Will Mail-in Voting Work? The New York Primary Has Some Scary Insights
The New York primary on June 23 had more than 10 times as many absentee ballots cast as in a normal primary, The New York Times reported.
The more than 84,000 mail-in ballots that were disqualified in the June 23 primary in New York—where two congressional nominations were just decided this week—underscore prospective problems posed by the universal mail-in voting being called for by liberal politicians for the November elections in response to the COVID-19 pandemic.
The massive problems with the primary in New York’s 12th Congressional District raise alarms over the prospects for a debacle on a multistate level, not only in the presidential election, but in Senate and House races, governorships, and other elected offices as well.
“If ballots aren’t promptly processed, it could lead to a legal showdown in November,” Jason Snead, executive director of the Honest Elections Project, told The Daily Signal. “It could certainly set things up for a contested election in November. This is going to be a big problem, especially for whichever party loses.”
The New York primary on June 23 had more than 10 times as many absentee ballots cast as in a normal primary, The New York Times reported. That came after New York Gov. Andrew Cuomo issued an executive order directing the state to send out absentee ballots with prepaid postage (covered by state funds) on the envelopes to make it easier to vote by mail.
On Wednesday, longtime Rep. Carolyn Maloney, D-N.Y., declared victory in her primary contest in New York’s 12th Congressional District against progressive insurgent challenger Suraj Patel, who hasn’t conceded the race and is litigating to get the votes counted.
Maloney outpolled Patel by 648 votes—16,473 to 15,825—out of 39,635 votes that were counted in the four-way race.
In the neighboring 15th Congressional District, New York City Councilman Ritchie Torres was certified the winner in a 15-candidate Democratic primary to fill the seat of retiring Rep. Jose Serrano.
The New York City Board of Elections received 403,103 mail-in ballots for the primary, but counted only 318,995, leaving 84,108—or 21% of those votes—uncounted, The New York Post reported Wednesday. The Post described the election as a “mess.”
Some of those votes were not counted because the prepaid ballot envelopes were not postmarked. In other cases, people didn’t add their signatures. Patel complained that ballots were disqualified if the envelopes were taped shut.
New York City officials said in federal court they were still mailing ballots the day before the election.
Even New York City Mayor Bill de Blasio, a Democrat, said the city’s Board of Elections “can do better and must do better,” adding: “I am certain they can learn from this and be prepared for the general election.”
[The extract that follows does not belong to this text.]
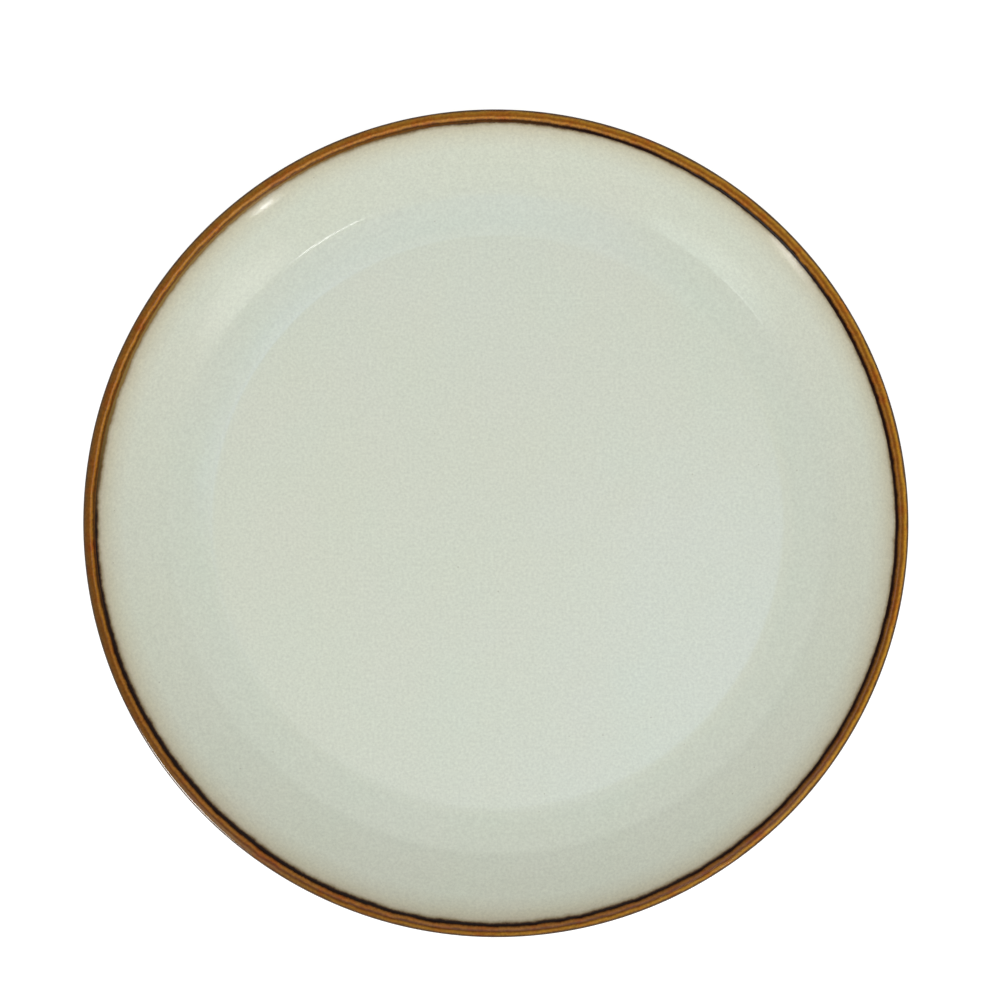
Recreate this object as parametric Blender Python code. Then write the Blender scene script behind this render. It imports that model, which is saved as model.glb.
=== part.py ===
"""A glazed dinner plate, coupe shape, with a brown band round its lip.

The plate is one turned clay body and the four coats of glaze that are fired onto it: a pale coat on the
face, a brown one over the lip, a pale one on the underside and a pale disc inside the foot ring. Each
coat is a solid of its own. The bottom of the foot ring is bare clay, and the plate stands on it.

Every piece is a section turned round the Z axis. The sections come from the outline of the finished
plate, drawn as stations: a point (radius, height) and the heading of the outline there. The clay's own
outline, and the bed of each coat, are the same stations sunk to a depth along their normals.

The origin is the middle of the circle that the foot ring stands on. Units are metres.
"""

import math

import bmesh
import bpy
from mathutils import Vector

# Driving dimensions of the finished plate.
OUTER_RADIUS = 0.135
WELL_RADIUS = 0.0940
WELL_HEIGHT = 0.0080
WALL_AT_FOOT = 0.0048
WALL_AT_LIP = 0.0050
RECESS_HEIGHT = 0.0026

# The slope of the face beyond the well, in degrees. It is steeper at two places than between them: at
# the crease that rings the well, and at the shoulder where the wall turns up.
FACE_SLOPES = (
    # radius, slope there, steps to it from the row before
    (0.0963, 9.0, 2),
    (0.1075, 13.0, 2),
    (0.1110, 29.0, 2),
    (0.1215, 35.0, 3),
)
LIP_SLOPE = 45.0
STEPS_TO_LIP = 3
LIP_STEPS = 8

# The glaze, and the gap that parts a coat from the clay and from the next coat.
GLAZE_THICKNESS = 0.0004
GAP = 0.0003
COAT = GLAZE_THICKNESS + GAP

# The brown band covers the round of the lip, and this much of the underside below it.
BAND_BELOW_LIP = 0.0020

# The foot ring, whose bottom is wiped clean of glaze.
FOOT_OUTER_RADIUS = 0.0895
FOOT_INNER_RADIUS = 0.0833
FOOT_FILLET = 0.0013
FOOT_FILLET_STEPS = 3
FOOT_EDGE = 0.0006
FOOT_EDGE_STEPS = 2
BARE_HEIGHT = 0.0009

# 48 flats to the turn keep every piece within 0.3 mm of round.
TURN_STEPS = 48
SHARP_ANGLE = math.radians(40)

# Surface colours, as linear red, green and blue, and roughness.
FINISHES = {
    "fired_clay": ((0.52, 0.40, 0.28), 0.75),
    "celadon_glaze": ((0.60, 0.63, 0.55), 0.12),
    "brown_glaze": ((0.26, 0.10, 0.02), 0.15),
}


def right_of(heading):
    """The unit normal on the right of a heading. It points into the clay all along the outline."""
    return Vector((math.sin(heading), -math.cos(heading)))


def eased(low, high, share):
    """A value that leaves low and reaches high with no sudden change of rate."""
    return low + (high - low) * share * share * (3 - 2 * share)


def face_stations():
    """The face, from the middle of the well out to the round of the lip."""
    lip_slope = math.radians(LIP_SLOPE)
    lip_start = OUTER_RADIUS - WALL_AT_LIP / 2 * (1 + math.sin(lip_slope))
    radius, height, slope = WELL_RADIUS, WELL_HEIGHT, 0.0
    stations = [(Vector((0.0, height)), slope), (Vector((radius, height)), slope)]
    rows = FACE_SLOPES + ((lip_start, LIP_SLOPE, STEPS_TO_LIP),)
    for row_radius, row_degrees, steps in rows:
        first_slope, row_slope = slope, math.radians(row_degrees)
        stride = (row_radius - radius) / steps
        for step in range(1, steps + 1):
            height += stride * math.tan(eased(first_slope, row_slope, (step - 0.5) / steps))
            radius += stride
            slope = eased(first_slope, row_slope, step / steps)
            stations.append((Vector((radius, height)), slope))
    return stations


def arc_stations(start, turn, bend_radius, steps):
    """An arc that carries an outline on from a station, turning left where turn is positive."""
    point, heading = start
    side = -1 if turn > 0 else 1
    centre = point + side * bend_radius * right_of(heading)
    headings = [heading + turn * step / steps for step in range(steps + 1)]
    return [(centre - side * bend_radius * right_of(at), at) for at in headings]


def underside_stations(face, lip_end):
    """The underside, from the lip in to the foot ring, under the face at the thickness of the wall."""
    lip_start = face[-1][0].x
    stations = [lip_end]
    for point, heading in reversed(face[1:-1]):
        share = (lip_start - point.x) / (lip_start - WELL_RADIUS)
        thickness = eased(WALL_AT_LIP, WALL_AT_FOOT, share)
        stations.append((point + thickness * right_of(heading), heading - math.pi))
    return stations


def foot_wall_stations(foot_radius, height, heading, turn):
    """A wall of the foot ring: the hollow round at its top, and down to where the glaze stops."""
    inwards = math.copysign(FOOT_FILLET, math.cos(heading))
    start = (Vector((foot_radius - inwards, height)), heading)
    stations = arc_stations(start, turn, FOOT_FILLET, FOOT_FILLET_STEPS)
    return stations + [(Vector((foot_radius, BARE_HEIGHT)), heading + turn)]


def sunk(stations, depth):
    """The points of an outline moved into the clay."""
    return [point + depth * right_of(heading) for point, heading in stations]


def sole_points(outer_radius, inner_radius):
    """The bare bottom of the foot ring, from its outer wall to its inner one, with both edges rounded."""
    down_outside = (Vector((outer_radius, FOOT_EDGE)), -math.pi / 2)
    up_inside = (Vector((inner_radius + FOOT_EDGE, 0.0)), -math.pi)
    edges = arc_stations(down_outside, -math.pi / 2, FOOT_EDGE, FOOT_EDGE_STEPS)
    edges += arc_stations(up_inside, -math.pi / 2, FOOT_EDGE, FOOT_EDGE_STEPS)
    return sunk(edges, 0.0)


def split(stations, length):
    """An outline cut in two at a length along it. Both halves hold the station at the cut."""
    for index, (here, there) in enumerate(zip(stations, stations[1:])):
        stride = (there[0] - here[0]).length
        if length <= stride:
            share = length / stride
            cut = (here[0].lerp(there[0], share), here[1] + share * (there[1] - here[1]))
            return stations[: index + 1] + [cut], [cut] + stations[index + 1 :]
        length -= stride
    raise ValueError("the cut lies beyond the end of the outline")


def coat_section(stations):
    """A coat of glaze: out along its surface, and back along its bed."""
    return sunk(stations, 0.0) + sunk(stations, GLAZE_THICKNESS)[::-1]


def turn_on_wheel(name, section, finish):
    """Makes a solid of revolution about Z from a section, which is closed or ends on the axis."""
    form = bmesh.new()
    corners = [form.verts.new((point.x, 0.0, point.y)) for point in section]
    for here, there in zip(corners, corners[1:] + corners[:1]):
        if here.co.x > 0.0 or there.co.x > 0.0:
            form.edges.new((here, there))
    bmesh.ops.spin(
        form,
        geom=form.verts[:] + form.edges[:],
        cent=(0, 0, 0),
        axis=(0, 0, 1),
        angle=math.tau,
        steps=TURN_STEPS,
        use_merge=True,
    )
    bmesh.ops.remove_doubles(form, verts=form.verts, dist=1e-7)
    bmesh.ops.recalc_face_normals(form, faces=form.faces)
    mesh = bpy.data.meshes.new(name)
    form.to_mesh(mesh)
    form.free()
    mesh.shade_smooth()
    mesh.set_sharp_from_angle(angle=SHARP_ANGLE)
    mesh.materials.append(finish)
    bpy.context.scene.collection.objects.link(bpy.data.objects.new(name, mesh))


def make_finish(name):
    """A Principled material from the table of finishes."""
    colour, roughness = FINISHES[name]
    finish = bpy.data.materials.new(name)
    finish.use_nodes = True
    shader = finish.node_tree.nodes["Principled BSDF"]
    shader.inputs["Base Color"].default_value = (*colour, 1.0)
    shader.inputs["Roughness"].default_value = roughness
    shader.inputs["Metallic"].default_value = 0.0
    return finish


def build():
    """Turns the clay body and lays the four coats of glaze on it."""
    for leftover in list(bpy.data.objects):
        bpy.data.objects.remove(leftover)

    face = face_stations()
    lip = arc_stations(face[-1], -math.pi, WALL_AT_LIP / 2, LIP_STEPS)
    underside = underside_stations(face, lip[-1])
    foot_top = WELL_HEIGHT - WALL_AT_FOOT
    underside += foot_wall_stations(FOOT_OUTER_RADIUS, foot_top, -math.pi, math.pi / 2)
    # The recess is drawn from the axis outwards, so the clay is on its left and it sinks to the left.
    recess = [(Vector((0.0, RECESS_HEIGHT)), 0.0)]
    recess += foot_wall_stations(FOOT_INNER_RADIUS, RECESS_HEIGHT, 0.0, -math.pi / 2)

    outer_clay = sunk(face + lip[1:] + underside[1:], COAT)
    inner_clay = sunk(recess, -COAT)
    sole = sole_points(outer_clay[-1].x, inner_clay[-1].x)
    clay_section = outer_clay + sole + inner_clay[::-1]
    turn_on_wheel("clay_body", clay_section, make_finish("fired_clay"))

    band_end, under_coat = split(underside, BAND_BELOW_LIP)
    band = split(lip + band_end[1:], GAP)[1]
    under_coat = split(under_coat, GAP)[1]
    recess_section = sunk(recess, 0.0) + sunk(recess, -GLAZE_THICKNESS)[::-1]
    celadon = make_finish("celadon_glaze")
    turn_on_wheel("face_glaze", coat_section(face), celadon)
    turn_on_wheel("rim_band_glaze", coat_section(band), make_finish("brown_glaze"))
    turn_on_wheel("underside_glaze", coat_section(under_coat), celadon)
    turn_on_wheel("foot_recess_glaze", recess_section, celadon)


build()
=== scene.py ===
"""A stoneware dinner plate with a celadon face and an iron-brown lip, on a white table.

The plate is drawn as it is made: the clay is turned to its section, then each coat of glaze is laid on
it. Every piece is a section spun about Z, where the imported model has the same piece. Units are metres.
"""

import math

import bmesh
import bpy
from mathutils import Matrix, Vector, noise


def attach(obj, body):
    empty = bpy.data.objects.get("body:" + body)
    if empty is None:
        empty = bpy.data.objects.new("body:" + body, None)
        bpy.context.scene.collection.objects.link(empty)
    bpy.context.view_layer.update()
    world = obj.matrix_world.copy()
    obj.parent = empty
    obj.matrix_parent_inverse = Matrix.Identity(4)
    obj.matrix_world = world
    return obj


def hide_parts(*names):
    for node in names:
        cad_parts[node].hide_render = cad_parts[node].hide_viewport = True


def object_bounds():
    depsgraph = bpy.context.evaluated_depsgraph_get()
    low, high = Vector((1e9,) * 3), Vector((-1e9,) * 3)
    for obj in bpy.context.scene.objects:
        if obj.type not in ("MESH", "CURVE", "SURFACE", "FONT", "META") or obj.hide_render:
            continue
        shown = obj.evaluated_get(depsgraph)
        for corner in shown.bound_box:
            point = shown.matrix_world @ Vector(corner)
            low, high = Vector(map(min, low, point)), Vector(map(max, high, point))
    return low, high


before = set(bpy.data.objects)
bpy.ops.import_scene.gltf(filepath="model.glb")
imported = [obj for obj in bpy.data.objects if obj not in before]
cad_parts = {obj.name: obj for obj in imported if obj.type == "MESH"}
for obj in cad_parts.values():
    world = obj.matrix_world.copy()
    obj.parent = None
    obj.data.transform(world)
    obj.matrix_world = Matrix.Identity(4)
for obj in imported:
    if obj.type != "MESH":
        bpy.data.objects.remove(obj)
cad_low, cad_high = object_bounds()
MM = 0.001

# Clay body ------------------------------------------------------------------------------------------
# The plate itself: one slab of buff stoneware, formed over a spinning mould and fired. Glaze covers it
# all but for the bottom of the foot ring, which is wiped and stays bare, dry and slightly gritty.
rim_radius = cad_high.x
well_radius = 94.0 * MM
well_height = 8.0 * MM
wall_at_foot = 4.8 * MM
wall_at_lip = 5.0 * MM
recess_height = 2.6 * MM
glaze_thickness = 0.7 * MM
foot_outer_radius = 89.5 * MM
foot_inner_radius = 83.3 * MM
foot_fillet = 1.3 * MM
foot_fillet_steps = 8
foot_edge = 0.6 * MM
foot_edge_steps = 5
foot_row_pitch = 0.05 * MM
bare_height = 0.9 * MM

# The slope of the face at some radii beyond the flat well, and the slope at which the lip takes over.
face_slopes = ((96.3 * MM, 9.0), (107.5 * MM, 13.0), (111.0 * MM, 29.0), (121.5 * MM, 35.0))
lip_slope = math.radians(45.0)
row_pitch = 0.5 * MM
well_row_pitch = 3.0 * MM
lip_steps = 64
turn_steps = 256
merge_distance = 0.0001 * MM
sharp_angle = math.radians(50)

# The plate leaves the kiln warped in broad waves, with ripples on them.
wave_size = 38 * MM
wave_height = 0.10 * MM
ripple_size = 11 * MM
ripple_height = 0.05 * MM
ripple_slice = 20 * MM


def right_of(heading):
    return Vector((math.sin(heading), -math.cos(heading)))


def eased(low, high, share):
    return low + (high - low) * share * share * (3 - 2 * share)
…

Meanwhile, in neighboring Connecticut, CNN reported, town and city election officials are mailing out some 20,000 absentee ballots just one week before the state’s Aug. 11 primary election. That’s a “major problem,” said Anna Posniak, the president of the Connecticut Town Clerks Association.
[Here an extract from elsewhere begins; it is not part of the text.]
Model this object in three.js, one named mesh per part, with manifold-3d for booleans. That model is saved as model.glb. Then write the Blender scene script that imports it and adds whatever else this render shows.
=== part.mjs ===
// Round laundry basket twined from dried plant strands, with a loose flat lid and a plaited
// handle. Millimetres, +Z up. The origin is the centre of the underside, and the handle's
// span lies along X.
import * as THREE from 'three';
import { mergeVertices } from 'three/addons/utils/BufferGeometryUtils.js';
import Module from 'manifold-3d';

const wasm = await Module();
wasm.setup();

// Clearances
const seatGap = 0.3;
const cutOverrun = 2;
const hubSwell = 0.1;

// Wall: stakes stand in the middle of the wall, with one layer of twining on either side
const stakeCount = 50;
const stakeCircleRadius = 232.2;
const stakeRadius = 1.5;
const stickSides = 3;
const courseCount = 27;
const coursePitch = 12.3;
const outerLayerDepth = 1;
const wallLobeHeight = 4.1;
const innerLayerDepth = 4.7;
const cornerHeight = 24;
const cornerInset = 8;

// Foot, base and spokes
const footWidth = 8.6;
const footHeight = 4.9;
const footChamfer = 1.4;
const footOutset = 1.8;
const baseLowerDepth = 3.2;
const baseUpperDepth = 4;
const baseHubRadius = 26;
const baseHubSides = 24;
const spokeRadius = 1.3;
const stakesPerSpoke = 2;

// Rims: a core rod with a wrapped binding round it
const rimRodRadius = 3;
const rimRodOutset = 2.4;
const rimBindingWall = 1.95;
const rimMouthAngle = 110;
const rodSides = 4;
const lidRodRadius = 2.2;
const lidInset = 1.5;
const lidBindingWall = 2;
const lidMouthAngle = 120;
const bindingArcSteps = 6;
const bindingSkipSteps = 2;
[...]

This comes on the heels of another problem, also in the Northeast, where 1 in 5 votes in May 12 municipal elections in Paterson, New Jersey, were disqualified amid allegations of voter fraud and voter intimidation—also tied to the all-mail balloting.
“There was a massive increase in mailed ballots, but not the proper resources to prepare for it,” Snead said of the New York primary on June 23. “There is a general lack of capacity in states dealing with so many absentee ballots, and an inability of many states to build the capacity for mail-in voting.”
In 2000, the presidential vote was so close in Florida between candidates George W. Bush, then governor of Texas, and then-Vice President Al Gore that it led to 36 days of recounts and court battles before Bush won the state’s electoral votes and the presidency.
Snead is concerned about the prospects for a repeat of that—and not just in the presidential race. That, he said, would be even more damaging for the country today.
“One thing distinct about 2020 from 2000 is that things are more contentious and more divided now,” he said. “There is far more partisan animosity.”
Given the sheer volume of voters in a presidential election, what happened in two New York congressional districts doesn’t bode well for November, said Hans von Spakovsky, a former member of the Federal Election Commission and a former member of the Presidential Advisory Commission on Election Integrity in 2017.
“It took six weeks to count ballots in a primary” in one congressional district, von Spakovsky, now a senior legal fellow at The Heritage Foundation, told The Daily Signal. “So, imagine what could happen in November. This could be the largest voter disenfranchisement and longest wait for a presidential election outcome in history. This could dwarf what happened in Florida in 2000.”
Election officials should encourage in-person voting and conduct the same sanitation procedures at polling places that occur at retail stores and other public locations, von Spakovsky said, adding:
The New York election demonstrates all the vulnerabilities that could occur if we switch to an all-mail-in election in November, or if there is a huge increase in absentee voting.
This article by Fred Lucas first appeared in The Daily Signal on August 6, 2020.